I Have a few days off coming up... I am going to pack my gear for a couple nights of camping, and a few days of chasing trout. I have been fishing the Middle & Lower Provo A LOT lately, and need a change of scenery. On that note I have been considering either The Duchesne River or The Strawberry River. Understand that I have never fished either. Any recomendations on which piece of water will provide a fun experience, and what patterns are appropriate right now???


----------



## Vanilla

If you're going for a couple days, why not do both? You will have success with most of the same techniques and flies you've had success on the Provo recently.


----------



## 30-06-hunter

Are you talking the north fork of the Duchesne or the stretch just above Starvation? I fished the north fork in October and caught many smaller sized trout, biggest was about 11 inches but all were anxious and fun on the line. I hear there are some big ones in the Strawberry that can be hard to catch but am yet to fish it myself.


----------



## HopperLover

I agree with trying them both.
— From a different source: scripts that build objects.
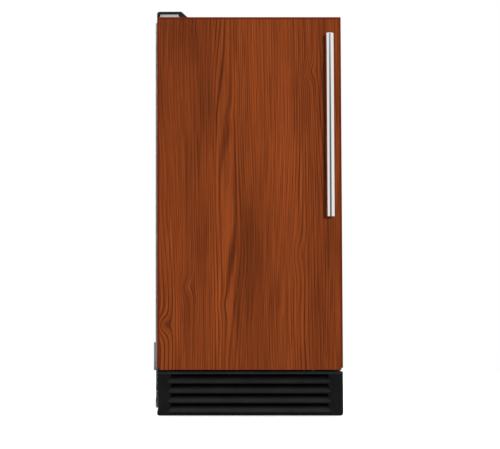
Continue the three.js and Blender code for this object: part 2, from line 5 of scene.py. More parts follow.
import bmesh
import bpy
import numpy as np
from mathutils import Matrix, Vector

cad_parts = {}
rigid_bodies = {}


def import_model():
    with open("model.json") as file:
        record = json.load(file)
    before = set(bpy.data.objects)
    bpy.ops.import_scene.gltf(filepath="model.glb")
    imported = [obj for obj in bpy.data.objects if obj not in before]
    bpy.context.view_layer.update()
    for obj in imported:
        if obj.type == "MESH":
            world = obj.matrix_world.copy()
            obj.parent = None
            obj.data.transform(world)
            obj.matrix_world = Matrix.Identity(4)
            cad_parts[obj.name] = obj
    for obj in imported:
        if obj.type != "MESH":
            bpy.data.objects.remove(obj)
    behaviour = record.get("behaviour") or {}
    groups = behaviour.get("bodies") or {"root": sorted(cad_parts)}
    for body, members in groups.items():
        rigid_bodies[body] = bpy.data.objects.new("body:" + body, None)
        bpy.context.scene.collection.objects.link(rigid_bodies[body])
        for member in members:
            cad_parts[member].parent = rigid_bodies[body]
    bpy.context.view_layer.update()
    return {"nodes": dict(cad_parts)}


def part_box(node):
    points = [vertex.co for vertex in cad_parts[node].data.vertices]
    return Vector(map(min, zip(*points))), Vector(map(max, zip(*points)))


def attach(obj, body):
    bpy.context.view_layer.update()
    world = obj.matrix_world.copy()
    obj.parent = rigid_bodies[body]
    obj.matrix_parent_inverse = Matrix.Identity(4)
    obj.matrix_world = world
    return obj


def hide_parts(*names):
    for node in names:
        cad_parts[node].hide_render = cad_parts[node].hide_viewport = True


for leftover in list(bpy.data.objects):
    bpy.data.objects.remove(leftover, do_unlink=True)
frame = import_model()

# ---- Studio ----
# A plain white room with broad soft lamps that polished metal doesn't mirror. It mirrors the room,
# which is pale all round and dark straight behind the camera.
studio = bpy.context.scene
studio.view_settings.view_transform = "Standard"
studio.world = bpy.data.worlds.new("studio_room")
studio.world.use_nodes = True


def add_node(tree, kind, inputs=None, **settings):
    """A node with its settings; each input is a plain value or another node's output."""
    made = tree.nodes.new(kind)
    for key, value in settings.items():
        setattr(made, key, value)
    for key, value in (inputs or {}).items():
        if isinstance(value, bpy.types.NodeSocket):
            tree.links.new(value, made.inputs[key])
        else:
            made.inputs[key].default_value = value
    return made


def sum_of(tree, operation, first, second=0.0, third=0.0, clamp=False):
    """The output of one Math node."""
    inputs = {0: first, 1: second, 2: third}
    return add_node(tree, "ShaderNodeMath", inputs, operation=operation, use_clamp=clamp).outputs[0]


def spread(tree, value, low, high, to_low=0.0, to_high=1.0):
    """Carries low..high smoothly to to_low..to_high, held at both ends."""
    inputs = {0: value, 1: low, 2: high, 3: to_low, 4: to_high}
    return add_node(tree, "ShaderNodeMapRange", inputs, interpolation_type="SMOOTHSTEP").outputs[0]


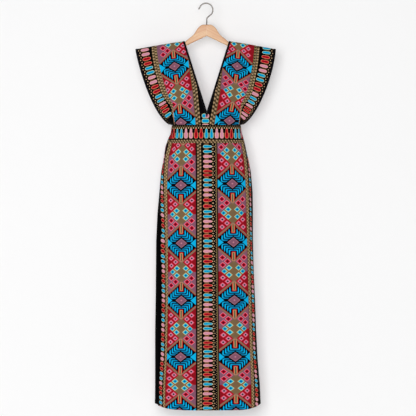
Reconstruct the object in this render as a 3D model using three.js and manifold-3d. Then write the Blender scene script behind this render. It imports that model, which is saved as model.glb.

I think you will probably find higher numbers of fish below Strawberry reservoir below the dam as opposed to the Duchesne. I have never fished the Duchesne previous to June. 

I haven't fished the main fork of the Duchesne in a number of years - and when I did, I always fished it later in the summer. I would be interested in hearing how you do if you go there. Also, I would be interested in water quality. Since the Duchesne comes essentially from the mountains, I would check the water conditions and flows before you go. 

In the Duchesne, there are some real lunkers in there, but it might take a streamer to get to them. Does the Duchesne have a large stonefly/salmonfly hatch? I have never fished it early enough to know. If so, maybe a big stonefly nymph - but I haven't tried that before. 

I know both rivers have green drakes - maybe try a green drake nymph.

I think some sections of both are closed this time of year, due to the cutthroats existing there, if I am not mistaken. Check into that if you weren't aware of it already.


----------



## Critter

You might also want to make sure that you are not on reservation property when you are fishing either one, you don't want to get caught without the correct permits to fish them. Some areas are marked fairly well while others are not.


----------